[Task] Transcribe only part of the material below: the lines from the one containing "bmesh.ops.recalc_face_normals(solid, faces=solid.faces)" through the one containing "bpy.data.objects.remove(obj)", inclusive, exactly as written.
--- START OF Given information ---
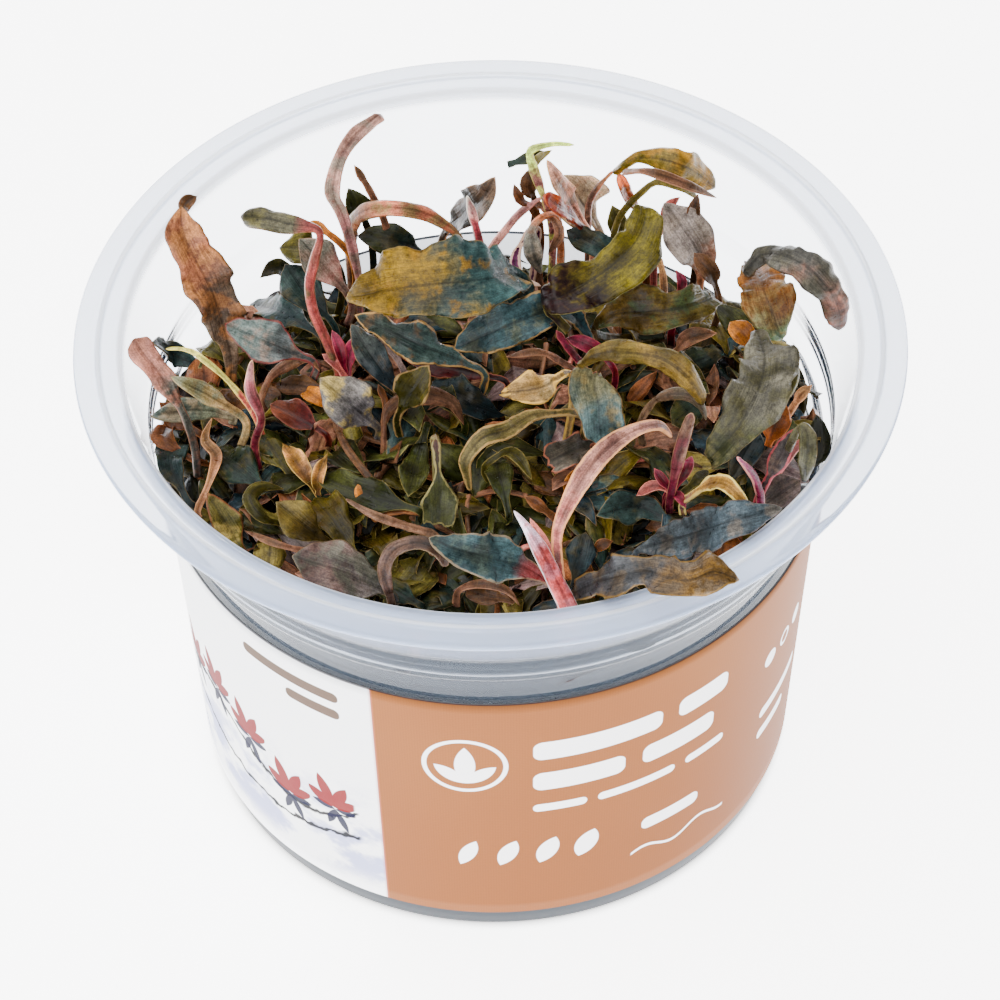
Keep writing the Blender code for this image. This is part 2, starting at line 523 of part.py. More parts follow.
def add_object(name, mesh, finish, collection):
    """A new object of the mesh, in the collection, with its material."""
    made = bpy.data.objects.new(name, mesh)
    collection.objects.link(made)
    mesh.materials.append(material(finish, finish))
    mesh.shade_smooth()
    mesh.set_sharp_from_angle(angle=math.radians(50))
    return made


def add_turned(name, profile, finish, collection):
    """A turned piece: the profile, in millimetres, swept round the vertical axis by a Screw modifier."""
    mesh = bpy.data.meshes.new(name)
    points = [(radius * MM, 0.0, height * MM) for radius, height in profile]
    closed = profile[0][0] > 0
    edges = [(i, i + 1) for i in range(len(points) - 1)]
    if closed:
        edges.append((len(points) - 1, 0))
    mesh.from_pydata(points, edges, [])
    made = add_object(name, mesh, finish, collection)
    screw = made.modifiers.new("turn", "SCREW")
    screw.steps = CUP_SEGMENTS
    screw.render_steps = CUP_SEGMENTS
    screw.use_merge_vertices = True
    screw.merge_threshold = 0.00001
    screw.use_smooth_shade = True
    return made


def cup_profile():
    """The cup's section: up the inside from the floor, over the flange, down the outside to the base."""
    top = CUP_HEIGHT
    under = top - FLANGE_THICKNESS
    outer_step = STEP_INNER_RADIUS + WALL
    inside = [
        (0.0, FLOOR_THICKNESS),
        (BODY_BOTTOM_RADIUS - WALL - FLOOR_ROUND, FLOOR_THICKNESS),
        (BODY_BOTTOM_RADIUS - WALL, FLOOR_THICKNESS + FLOOR_ROUND),
        (BODY_TOP_RADIUS - WALL, STEP_HEIGHT - STEP_ROUND),
        (STEP_INNER_RADIUS, STEP_HEIGHT),
        (STEP_INNER_RADIUS + (MOUTH_RADIUS - STEP_INNER_RADIUS) * 0.2, BAND_HEIGHT),
        (MOUTH_RADIUS, top - LIP_DROP),
        (MOUTH_RADIUS + LIP_ROUND, top - LIP_ROUND),
        (LIP_RADIUS, top),
    ]
    flange = [
        (BEAD_RADIUS - LIP_ROUND, top),
        (BEAD_RADIUS, top + BEAD_HEIGHT),
        (BEAD_RADIUS + LIP_ROUND, top),
        (FLANGE_RADIUS - FLANGE_ROUND, top),
        (FLANGE_RADIUS, top - FLANGE_ROUND),
        (FLANGE_RADIUS, under + FLANGE_ROUND),
        (FLANGE_RADIUS - FLANGE_ROUND, under),
        (LIP_RADIUS + WALL, under),
    ]
    outside = [
        (MOUTH_RADIUS + WALL, under - 2 * FLANGE_ROUND),
        (outer_step + STEP_ROUND, BAND_HEIGHT),
        (outer_step, BAND_HEIGHT - STEP_ROUND),
        (outer_step, STEP_HEIGHT - STEP_ROUND),
        (BODY_TOP_RADIUS, STEP_HEIGHT - FLOOR_ROUND),
        (BODY_BOTTOM_RADIUS, BASE_ROUND_HEIGHT),
        ((BODY_BOTTOM_RADIUS + BASE_RADIUS) / 2, BASE_ROUND_HEIGHT * 0.2),
        (BASE_RADIUS, 0.0),
        (0.0, 0.0),
    ]
    return inside + flange + outside


def body_radius(height):
    """The outer radius of the cup's tapering body at a height."""
    share = (height - BASE_ROUND_HEIGHT) / (STEP_HEIGHT - FLOOR_ROUND - BASE_ROUND_HEIGHT)
    return BODY_BOTTOM_RADIUS + (BODY_TOP_RADIUS - BODY_BOTTOM_RADIUS) * share


def label_profile():
    """The paper band's section, a thin strip that follows the body's taper."""
    low = body_radius(LABEL_BOTTOM) + GAP
    high = body_radius(LABEL_TOP) + GAP
    return [
        (high + LABEL_THICKNESS, LABEL_TOP),
        (low + LABEL_THICKNESS, LABEL_BOTTOM),
        (low, LABEL_BOTTOM),
        (high, LABEL_TOP),
    ]


def thicket_place(level, turn):
    """A point of the thicket's skin at a turn, as radius and height: its lumpy top from level 1, the middle, to
    level 0, the edge, and from there the side down to level -0.5 and the bottom to level -1.
    """
    spread = 1.0 - level if level >= 0.0 else min(1.0, 2.0 + 2.0 * level)
    edge = THICKET_REACH * min(1.0, spread)
    top = float(thicket_top(edge * math.cos(turn), edge * math.sin(turn)))
    if level >= 0.0:
        shoulder = max(0.0, spread - THICKET_SHOULDER_START) / (1.0 - THICKET_SHOULDER_START)
        return edge, top - THICKET_SHOULDER * shoulder**2
    bottom = FLOOR_THICKNESS + GAP
    share = max(0.0, 1.0 + level * 2.0)
    height = bottom + share * (top - THICKET_SIDE_DROP - bottom)
    inset = THICKET_CLEARANCE if share else THICKET_CLEARANCE + THICKET_FOOT_INSET
    return spread * (float(wall_radius(height)) - inset), height


def add_thicket(collection):
    """The thicket: a ball reshaped to fill the cup's lower part, with a lumpy top."""
    mesh = bpy.data.meshes.new("thicket")
    ball = bmesh.new()
    bmesh.ops.create_uvsphere(ball, u_segments=THICKET_SEGMENTS, v_segments=THICKET_RINGS, radius=1.0)
    for vertex in ball.verts:
        x, y, z = vertex.co
        level = round(math.asin(max(-1.0, min(1.0, z))) / (math.pi / 2), 4)
        turn = math.atan2(y, x)
        radius, height = thicket_place(level, turn)
        vertex.co = (radius * math.cos(turn) * MM, radius * math.sin(turn) * MM, height * MM)
    bmesh.ops.recalc_face_normals(ball, faces=ball.faces)
    ball.to_mesh(mesh)
    ball.free()
    return add_object("thicket", mesh, "thicket", collection)


def add_leaf(leaf, cover, placed, collection):
    """Lays one leaf over those before it and lofts its solid."""
    whole, share = settle_foot(leaf, drape(leaf, cover), placed)
    points, faces = loft(leaf, whole, share)
    placed.append(tree_of(points, faces))
    dense = smooth_path(np.column_stack([whole, share]), COVER_ALONG)
    cover.lay(leaf_surface(leaf, dense[:, :5], dense[:, 5], np.linspace(-1.0, 1.0, COVER_ACROSS)))
    mesh = bpy.data.meshes.new(leaf.name)
    mesh.from_pydata((points * MM).tolist(), [], faces)
    solid = bmesh.new()
    solid.from_mesh(mesh)
    bmesh.ops.recalc_face_normals(solid, faces=solid.faces)
    solid.to_mesh(mesh)
    solid.free()
    return add_object(leaf.name, mesh, leaf.finish, collection)


def main():
    """Clears the scene and builds the cup, its band, the thicket and the leaves, from the deepest up."""
    for old in list(bpy.data.objects):
        bpy.data.objects.remove(old, do_unlink=True)
    collection = bpy.data.collections.new("bucephalandra_cup")
    bpy.context.scene.collection.children.link(collection)
    cup = add_turned("cup", cup_profile(), "cup_plastic", collection)
    add_turned("label", label_profile(), "label_paper", collection)
    thicket = add_thicket(collection)
    cover = Cover()
    lay_cup_and_thicket(cover)
    placed = [tree_of_object(cup), tree_of_object(thicket)]
    for leaf in LEAVES:
        add_leaf(leaf, cover, placed, collection)


main()
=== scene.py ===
import logging
import math
from dataclasses import dataclass, field
from enum import Enum

import bpy
import numpy as np
from mathutils import Matrix


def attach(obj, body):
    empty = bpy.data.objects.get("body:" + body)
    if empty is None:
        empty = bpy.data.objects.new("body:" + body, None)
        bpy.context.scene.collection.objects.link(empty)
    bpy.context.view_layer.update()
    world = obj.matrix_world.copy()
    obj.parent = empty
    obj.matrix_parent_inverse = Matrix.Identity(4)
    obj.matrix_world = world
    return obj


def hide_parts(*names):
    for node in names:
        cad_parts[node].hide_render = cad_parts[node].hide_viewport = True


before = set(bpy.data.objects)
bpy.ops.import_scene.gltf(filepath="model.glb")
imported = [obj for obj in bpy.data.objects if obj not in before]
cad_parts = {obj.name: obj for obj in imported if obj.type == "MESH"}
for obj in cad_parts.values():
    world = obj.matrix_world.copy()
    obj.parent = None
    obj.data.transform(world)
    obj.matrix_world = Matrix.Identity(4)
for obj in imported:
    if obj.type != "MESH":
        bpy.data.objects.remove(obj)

LOG = logging.getLogger("bucephalandra_cup")
MM = 0.001
# The height of the highest solid in millimetres. No leaf rises past it.
TALLEST = 91.57
# How strongly the plants and the upright paper are lit, as paint_of counts it.
PLANT_LIGHT = 2.1
LABEL_LIGHT = 5.5
# The light that a surface mirrors on top of its own colour.
SHINE = 0.016
# The step between the seeds of one leaf's finish and the next, which spreads them evenly.
SEED_STEP = 0.618

Pair = tuple[float, float]
Place = tuple[float, float, float]
Rgb = tuple[float, float, float]
Rgba = tuple[float, float, float, float]


class Slot(Enum):
    """The record's material slots."""

    TEAL = "teal"
    OLIVE = "olive"
    GREEN = "green"
    GREY = "grey"
    RUST = "rust"
    OCHRE = "ochre"
    PINK = "pink"
    CRIMSON = "crimson"
    THICKET = "thicket"
    CUP = "cup_plastic"
    LABEL = "label_paper"


def paint_of(colour: Rgb, light: float = PLANT_LIGHT) -> Rgba:
    """The reflectance that the studio's light shows as a colour.

    The view transform shows a dark value nearly as its square root and holds back a bright one. So each
    channel p becomes p squared times a factor that grows near white, divided by the light that falls on
    the object, less the light that its surface mirrors.

    Args:
        colour: the red, green and blue that are to be seen, up to 255.
        light: how much light falls there.

    Returns:
        linear red, green and blue with an alpha of 1.
    """
    seen = np.asarray(colour, float) / 255
    growth = 0.85 + 0.078 * np.maximum(0.0, (1.05 - seen) ** -2 - 3.0)
    value = np.clip(seen**2 * growth / light - SHINE, 0.002, 0.93)
    return float(value[0]), float(value[1]), float(value[2]), 1.0


def unit(vectors: np.ndarray) -> np.ndarray:
    """The same vectors at length one, along the last axis."""
    return vectors / np.maximum(np.linalg.norm(vectors, axis=-1, keepdims=True), 1e-9)


def eased(places: np.ndarray, values: np.ndarray, wanted: np.ndarray) -> np.ndarray:
    """A smooth curve through values at uneven places: cubics whose slopes are the neighbours' mean slopes.

    Args:
        places: the places, rising.
        values: a row of values for each place.
        wanted: where the curve is read.

    Returns:
        a row of values for each wanted place.
    """
    step = np.diff(places)[:, None]
    slope = np.diff(values, axis=0) / step
    before, after = step[:-1], step[1:]
    inner = (slope[:-1] * after + slope[1:] * before) / (before + after)
    tangent = np.vstack([slope[:1], inner, slope[-1:]])
    cell = np.clip(np.searchsorted(places, wanted, "right") - 1, 0, len(places) - 2)
    size = step[cell]
    t = (wanted - places[cell])[:, None] / size
    ends = (2 * t**3 - 3 * t**2 + 1) * values[cell] + (3 * t**2 - 2 * t**3) * values[cell + 1]
    return ends + size * ((t**3 - 2 * t**2 + t) * tangent[cell] + (t**3 - t**2) * tangent[cell + 1])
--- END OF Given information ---
[Output of the task]
    bmesh.ops.recalc_face_normals(solid, faces=solid.faces)
    solid.to_mesh(mesh)
    solid.free()
    return add_object(leaf.name, mesh, leaf.finish, collection)


def main():
    """Clears the scene and builds the cup, its band, the thicket and the leaves, from the deepest up."""
    for old in list(bpy.data.objects):
        bpy.data.objects.remove(old, do_unlink=True)
    collection = bpy.data.collections.new("bucephalandra_cup")
    bpy.context.scene.collection.children.link(collection)
    cup = add_turned("cup", cup_profile(), "cup_plastic", collection)
    add_turned("label", label_profile(), "label_paper", collection)
    thicket = add_thicket(collection)
    cover = Cover()
    lay_cup_and_thicket(cover)
    placed = [tree_of_object(cup), tree_of_object(thicket)]
    for leaf in LEAVES:
        add_leaf(leaf, cover, placed, collection)


main()
=== scene.py ===
import logging
import math
from dataclasses import dataclass, field
from enum import Enum

import bpy
import numpy as np
from mathutils import Matrix


def attach(obj, body):
    empty = bpy.data.objects.get("body:" + body)
    if empty is None:
        empty = bpy.data.objects.new("body:" + body, None)
        bpy.context.scene.collection.objects.link(empty)
    bpy.context.view_layer.update()
    world = obj.matrix_world.copy()
    obj.parent = empty
    obj.matrix_parent_inverse = Matrix.Identity(4)
    obj.matrix_world = world
    return obj


def hide_parts(*names):
    for node in names:
        cad_parts[node].hide_render = cad_parts[node].hide_viewport = True


before = set(bpy.data.objects)
bpy.ops.import_scene.gltf(filepath="model.glb")
imported = [obj for obj in bpy.data.objects if obj not in before]
cad_parts = {obj.name: obj for obj in imported if obj.type == "MESH"}
for obj in cad_parts.values():
    world = obj.matrix_world.copy()
    obj.parent = None
    obj.data.transform(world)
    obj.matrix_world = Matrix.Identity(4)
for obj in imported:
    if obj.type != "MESH":
        bpy.data.objects.remove(obj)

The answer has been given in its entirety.